### Written task
For this exercise, return only the lines from the line containing "shown = obj.evaluated_get(depsgraph)" through the line containing "self.socket = socket", both ends included, exactly as they are.
▽
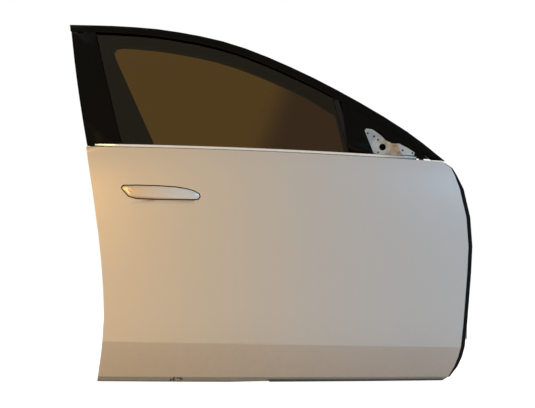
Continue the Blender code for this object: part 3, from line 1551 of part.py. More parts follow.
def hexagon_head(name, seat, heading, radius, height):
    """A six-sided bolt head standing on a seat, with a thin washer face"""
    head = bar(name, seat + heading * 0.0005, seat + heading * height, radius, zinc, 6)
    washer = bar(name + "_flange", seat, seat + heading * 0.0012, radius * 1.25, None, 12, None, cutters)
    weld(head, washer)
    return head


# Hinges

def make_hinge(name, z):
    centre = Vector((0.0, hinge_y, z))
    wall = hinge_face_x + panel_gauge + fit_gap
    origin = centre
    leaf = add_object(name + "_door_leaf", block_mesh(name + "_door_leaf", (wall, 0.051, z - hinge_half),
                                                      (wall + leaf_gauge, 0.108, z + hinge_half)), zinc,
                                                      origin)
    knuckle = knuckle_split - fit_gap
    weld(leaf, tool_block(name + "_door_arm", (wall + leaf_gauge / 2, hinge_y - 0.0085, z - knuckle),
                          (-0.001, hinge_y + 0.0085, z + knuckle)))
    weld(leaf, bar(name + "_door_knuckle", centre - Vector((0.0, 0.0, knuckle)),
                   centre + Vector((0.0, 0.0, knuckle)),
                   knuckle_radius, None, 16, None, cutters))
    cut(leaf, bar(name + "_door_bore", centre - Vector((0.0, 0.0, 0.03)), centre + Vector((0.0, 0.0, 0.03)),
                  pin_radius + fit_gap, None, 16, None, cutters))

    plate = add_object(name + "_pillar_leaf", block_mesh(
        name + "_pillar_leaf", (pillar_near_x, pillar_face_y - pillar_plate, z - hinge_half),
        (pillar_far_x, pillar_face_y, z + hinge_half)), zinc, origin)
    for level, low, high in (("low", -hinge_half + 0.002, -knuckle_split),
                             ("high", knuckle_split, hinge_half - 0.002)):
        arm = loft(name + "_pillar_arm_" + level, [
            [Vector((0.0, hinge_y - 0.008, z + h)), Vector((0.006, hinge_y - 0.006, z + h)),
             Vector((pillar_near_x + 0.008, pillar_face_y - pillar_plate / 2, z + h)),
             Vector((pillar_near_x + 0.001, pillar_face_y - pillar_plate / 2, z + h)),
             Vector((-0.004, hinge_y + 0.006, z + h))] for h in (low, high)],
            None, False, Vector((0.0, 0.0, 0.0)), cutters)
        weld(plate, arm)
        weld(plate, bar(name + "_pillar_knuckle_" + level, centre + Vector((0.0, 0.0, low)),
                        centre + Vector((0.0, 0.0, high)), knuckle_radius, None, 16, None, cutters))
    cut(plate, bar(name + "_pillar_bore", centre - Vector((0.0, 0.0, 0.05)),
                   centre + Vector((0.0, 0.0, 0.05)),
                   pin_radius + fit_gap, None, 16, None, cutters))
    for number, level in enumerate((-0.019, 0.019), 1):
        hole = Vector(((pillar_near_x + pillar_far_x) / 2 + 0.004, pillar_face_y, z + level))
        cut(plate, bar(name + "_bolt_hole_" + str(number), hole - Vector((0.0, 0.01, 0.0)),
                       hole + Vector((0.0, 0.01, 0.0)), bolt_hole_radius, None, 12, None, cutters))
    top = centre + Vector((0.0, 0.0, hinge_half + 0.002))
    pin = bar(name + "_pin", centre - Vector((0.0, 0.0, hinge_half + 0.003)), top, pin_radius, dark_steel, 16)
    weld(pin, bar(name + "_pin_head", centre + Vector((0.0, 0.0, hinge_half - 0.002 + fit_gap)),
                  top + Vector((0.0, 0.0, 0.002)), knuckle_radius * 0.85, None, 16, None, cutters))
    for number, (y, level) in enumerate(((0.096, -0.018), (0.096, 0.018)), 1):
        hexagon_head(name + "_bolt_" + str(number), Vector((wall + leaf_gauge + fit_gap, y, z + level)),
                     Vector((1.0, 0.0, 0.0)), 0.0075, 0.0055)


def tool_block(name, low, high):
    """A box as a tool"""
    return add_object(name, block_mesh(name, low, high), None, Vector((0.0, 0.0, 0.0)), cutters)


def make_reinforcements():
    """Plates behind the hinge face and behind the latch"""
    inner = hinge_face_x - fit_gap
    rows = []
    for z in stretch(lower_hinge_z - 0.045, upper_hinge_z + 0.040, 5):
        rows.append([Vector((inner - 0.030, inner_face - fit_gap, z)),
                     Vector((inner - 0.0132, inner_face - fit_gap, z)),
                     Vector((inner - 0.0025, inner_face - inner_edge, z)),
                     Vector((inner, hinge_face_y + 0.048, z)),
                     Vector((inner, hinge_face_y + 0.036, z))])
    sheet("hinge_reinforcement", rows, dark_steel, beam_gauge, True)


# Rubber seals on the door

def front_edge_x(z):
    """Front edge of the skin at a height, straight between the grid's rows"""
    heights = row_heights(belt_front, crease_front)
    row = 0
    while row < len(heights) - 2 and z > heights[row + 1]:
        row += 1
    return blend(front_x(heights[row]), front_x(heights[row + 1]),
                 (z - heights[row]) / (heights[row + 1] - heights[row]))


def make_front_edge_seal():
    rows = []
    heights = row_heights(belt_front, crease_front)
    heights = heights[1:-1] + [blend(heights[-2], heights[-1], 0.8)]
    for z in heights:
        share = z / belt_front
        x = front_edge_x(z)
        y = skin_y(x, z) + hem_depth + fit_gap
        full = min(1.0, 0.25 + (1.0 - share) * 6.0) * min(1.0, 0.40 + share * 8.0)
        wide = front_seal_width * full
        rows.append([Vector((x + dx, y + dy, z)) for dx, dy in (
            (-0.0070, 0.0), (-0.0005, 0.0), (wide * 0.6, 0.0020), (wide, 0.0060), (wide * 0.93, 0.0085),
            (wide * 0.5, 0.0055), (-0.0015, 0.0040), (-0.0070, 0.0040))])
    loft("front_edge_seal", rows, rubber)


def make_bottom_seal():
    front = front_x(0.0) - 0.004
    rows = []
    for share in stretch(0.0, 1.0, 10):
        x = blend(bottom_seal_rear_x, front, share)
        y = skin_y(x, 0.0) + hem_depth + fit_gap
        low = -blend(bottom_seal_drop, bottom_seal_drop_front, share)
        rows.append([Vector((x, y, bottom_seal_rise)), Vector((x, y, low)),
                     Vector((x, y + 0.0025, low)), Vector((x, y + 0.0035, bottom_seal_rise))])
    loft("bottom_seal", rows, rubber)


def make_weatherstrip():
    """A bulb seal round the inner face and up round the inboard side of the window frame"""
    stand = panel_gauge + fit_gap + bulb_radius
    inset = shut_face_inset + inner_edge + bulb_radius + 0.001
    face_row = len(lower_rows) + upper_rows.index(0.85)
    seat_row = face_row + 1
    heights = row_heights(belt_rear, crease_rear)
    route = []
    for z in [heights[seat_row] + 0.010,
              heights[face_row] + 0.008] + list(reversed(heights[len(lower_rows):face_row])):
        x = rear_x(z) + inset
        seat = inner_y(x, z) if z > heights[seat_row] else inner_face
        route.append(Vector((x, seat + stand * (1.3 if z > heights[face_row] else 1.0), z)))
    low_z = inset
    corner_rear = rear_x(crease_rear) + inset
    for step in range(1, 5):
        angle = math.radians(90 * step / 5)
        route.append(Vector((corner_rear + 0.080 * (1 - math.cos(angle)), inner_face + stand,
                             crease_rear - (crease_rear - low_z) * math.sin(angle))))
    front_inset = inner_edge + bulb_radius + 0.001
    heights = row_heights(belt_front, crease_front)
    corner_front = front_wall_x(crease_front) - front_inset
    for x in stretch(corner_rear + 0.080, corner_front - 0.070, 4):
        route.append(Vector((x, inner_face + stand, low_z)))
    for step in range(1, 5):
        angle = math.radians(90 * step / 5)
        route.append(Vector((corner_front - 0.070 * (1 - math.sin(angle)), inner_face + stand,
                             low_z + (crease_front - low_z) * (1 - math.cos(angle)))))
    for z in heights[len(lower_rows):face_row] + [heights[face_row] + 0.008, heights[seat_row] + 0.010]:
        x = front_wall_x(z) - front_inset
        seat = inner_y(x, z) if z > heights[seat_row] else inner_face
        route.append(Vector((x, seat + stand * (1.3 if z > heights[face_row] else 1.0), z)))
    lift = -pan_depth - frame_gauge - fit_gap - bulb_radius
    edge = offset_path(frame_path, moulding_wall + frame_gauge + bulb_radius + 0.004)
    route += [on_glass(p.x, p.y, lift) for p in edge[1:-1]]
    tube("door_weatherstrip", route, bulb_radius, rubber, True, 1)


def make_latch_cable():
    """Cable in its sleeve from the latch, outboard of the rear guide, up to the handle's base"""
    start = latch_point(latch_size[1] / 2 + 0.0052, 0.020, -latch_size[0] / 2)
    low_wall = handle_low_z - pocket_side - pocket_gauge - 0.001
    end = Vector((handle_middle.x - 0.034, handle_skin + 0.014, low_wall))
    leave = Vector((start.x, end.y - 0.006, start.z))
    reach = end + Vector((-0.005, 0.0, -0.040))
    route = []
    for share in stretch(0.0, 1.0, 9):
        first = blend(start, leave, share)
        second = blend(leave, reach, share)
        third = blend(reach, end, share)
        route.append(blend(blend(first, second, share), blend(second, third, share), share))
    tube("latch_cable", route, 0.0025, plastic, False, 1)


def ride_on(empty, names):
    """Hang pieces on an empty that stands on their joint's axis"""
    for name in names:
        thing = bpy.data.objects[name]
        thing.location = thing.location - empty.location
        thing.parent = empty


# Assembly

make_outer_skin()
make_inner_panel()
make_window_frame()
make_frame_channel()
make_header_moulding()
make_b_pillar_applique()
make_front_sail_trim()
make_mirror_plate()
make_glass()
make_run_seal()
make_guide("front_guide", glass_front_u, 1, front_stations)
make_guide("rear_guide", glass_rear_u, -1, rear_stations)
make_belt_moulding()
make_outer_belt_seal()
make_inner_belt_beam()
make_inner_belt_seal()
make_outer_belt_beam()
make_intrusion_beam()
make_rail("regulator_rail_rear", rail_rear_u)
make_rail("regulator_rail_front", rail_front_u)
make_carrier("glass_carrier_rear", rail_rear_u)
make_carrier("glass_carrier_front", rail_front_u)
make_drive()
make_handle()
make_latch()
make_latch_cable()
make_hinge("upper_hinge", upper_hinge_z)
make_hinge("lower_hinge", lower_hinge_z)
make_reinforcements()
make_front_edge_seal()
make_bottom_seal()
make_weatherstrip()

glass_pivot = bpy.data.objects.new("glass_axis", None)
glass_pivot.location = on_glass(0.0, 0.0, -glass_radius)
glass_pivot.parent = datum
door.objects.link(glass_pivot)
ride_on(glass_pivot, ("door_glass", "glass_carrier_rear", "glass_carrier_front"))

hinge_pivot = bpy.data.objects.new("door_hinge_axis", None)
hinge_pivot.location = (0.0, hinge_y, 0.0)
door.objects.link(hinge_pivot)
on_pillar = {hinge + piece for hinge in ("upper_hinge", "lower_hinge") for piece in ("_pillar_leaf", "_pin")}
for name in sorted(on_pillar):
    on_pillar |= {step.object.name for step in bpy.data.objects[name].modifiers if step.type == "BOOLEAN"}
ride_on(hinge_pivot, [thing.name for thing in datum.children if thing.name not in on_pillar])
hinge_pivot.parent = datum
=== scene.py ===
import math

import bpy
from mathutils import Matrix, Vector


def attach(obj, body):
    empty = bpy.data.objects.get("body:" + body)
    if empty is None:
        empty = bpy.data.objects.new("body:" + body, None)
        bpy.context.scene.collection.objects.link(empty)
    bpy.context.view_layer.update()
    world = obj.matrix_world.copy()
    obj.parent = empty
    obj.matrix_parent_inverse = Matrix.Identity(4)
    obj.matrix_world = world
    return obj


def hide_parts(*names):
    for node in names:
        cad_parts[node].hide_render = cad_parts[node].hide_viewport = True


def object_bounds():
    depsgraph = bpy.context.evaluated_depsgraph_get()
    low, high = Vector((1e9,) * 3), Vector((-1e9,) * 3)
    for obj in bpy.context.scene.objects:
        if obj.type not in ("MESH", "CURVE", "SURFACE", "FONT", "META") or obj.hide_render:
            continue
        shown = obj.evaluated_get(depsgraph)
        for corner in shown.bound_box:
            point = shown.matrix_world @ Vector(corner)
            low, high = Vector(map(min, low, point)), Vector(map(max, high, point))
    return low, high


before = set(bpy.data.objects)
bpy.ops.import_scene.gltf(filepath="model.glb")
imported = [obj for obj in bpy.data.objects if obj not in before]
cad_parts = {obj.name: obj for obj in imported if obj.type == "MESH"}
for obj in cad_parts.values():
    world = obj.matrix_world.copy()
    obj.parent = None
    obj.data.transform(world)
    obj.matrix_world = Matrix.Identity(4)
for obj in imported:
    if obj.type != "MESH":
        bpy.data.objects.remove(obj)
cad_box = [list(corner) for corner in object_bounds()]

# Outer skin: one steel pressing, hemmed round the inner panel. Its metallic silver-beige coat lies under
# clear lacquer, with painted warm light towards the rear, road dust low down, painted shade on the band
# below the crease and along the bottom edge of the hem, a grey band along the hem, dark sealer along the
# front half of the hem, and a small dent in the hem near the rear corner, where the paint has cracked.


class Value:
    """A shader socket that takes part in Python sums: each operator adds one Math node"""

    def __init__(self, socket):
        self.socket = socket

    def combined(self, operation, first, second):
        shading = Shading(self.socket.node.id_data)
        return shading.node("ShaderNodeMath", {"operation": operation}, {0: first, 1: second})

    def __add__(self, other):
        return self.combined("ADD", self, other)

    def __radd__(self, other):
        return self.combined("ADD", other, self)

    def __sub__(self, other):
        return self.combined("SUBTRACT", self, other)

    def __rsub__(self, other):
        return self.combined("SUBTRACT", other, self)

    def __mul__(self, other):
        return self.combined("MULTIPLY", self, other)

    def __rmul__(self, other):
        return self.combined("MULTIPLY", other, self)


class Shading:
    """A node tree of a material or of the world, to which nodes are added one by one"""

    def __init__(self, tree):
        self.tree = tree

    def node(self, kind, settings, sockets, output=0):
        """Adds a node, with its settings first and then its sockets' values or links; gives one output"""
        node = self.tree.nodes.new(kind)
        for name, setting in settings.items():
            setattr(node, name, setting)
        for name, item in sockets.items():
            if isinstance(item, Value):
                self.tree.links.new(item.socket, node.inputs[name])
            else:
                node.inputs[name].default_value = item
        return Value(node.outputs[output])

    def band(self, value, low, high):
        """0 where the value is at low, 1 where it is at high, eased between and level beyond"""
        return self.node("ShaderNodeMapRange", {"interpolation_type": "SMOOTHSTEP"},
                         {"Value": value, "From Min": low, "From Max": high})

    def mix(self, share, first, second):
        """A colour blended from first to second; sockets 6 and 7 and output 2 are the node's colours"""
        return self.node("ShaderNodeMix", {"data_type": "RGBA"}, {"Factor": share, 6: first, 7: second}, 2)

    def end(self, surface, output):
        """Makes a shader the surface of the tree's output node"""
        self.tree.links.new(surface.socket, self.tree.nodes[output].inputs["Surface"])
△
### Worked solution
        shown = obj.evaluated_get(depsgraph)
        for corner in shown.bound_box:
            point = shown.matrix_world @ Vector(corner)
            low, high = Vector(map(min, low, point)), Vector(map(max, high, point))
    return low, high


before = set(bpy.data.objects)
bpy.ops.import_scene.gltf(filepath="model.glb")
imported = [obj for obj in bpy.data.objects if obj not in before]
cad_parts = {obj.name: obj for obj in imported if obj.type == "MESH"}
for obj in cad_parts.values():
    world = obj.matrix_world.copy()
    obj.parent = None
    obj.data.transform(world)
    obj.matrix_world = Matrix.Identity(4)
for obj in imported:
    if obj.type != "MESH":
        bpy.data.objects.remove(obj)
cad_box = [list(corner) for corner in object_bounds()]

# Outer skin: one steel pressing, hemmed round the inner panel. Its metallic silver-beige coat lies under
# clear lacquer, with painted warm light towards the rear, road dust low down, painted shade on the band
# below the crease and along the bottom edge of the hem, a grey band along the hem, dark sealer along the
# front half of the hem, and a small dent in the hem near the rear corner, where the paint has cracked.


class Value:
    """A shader socket that takes part in Python sums: each operator adds one Math node"""

    def __init__(self, socket):
        self.socket = socket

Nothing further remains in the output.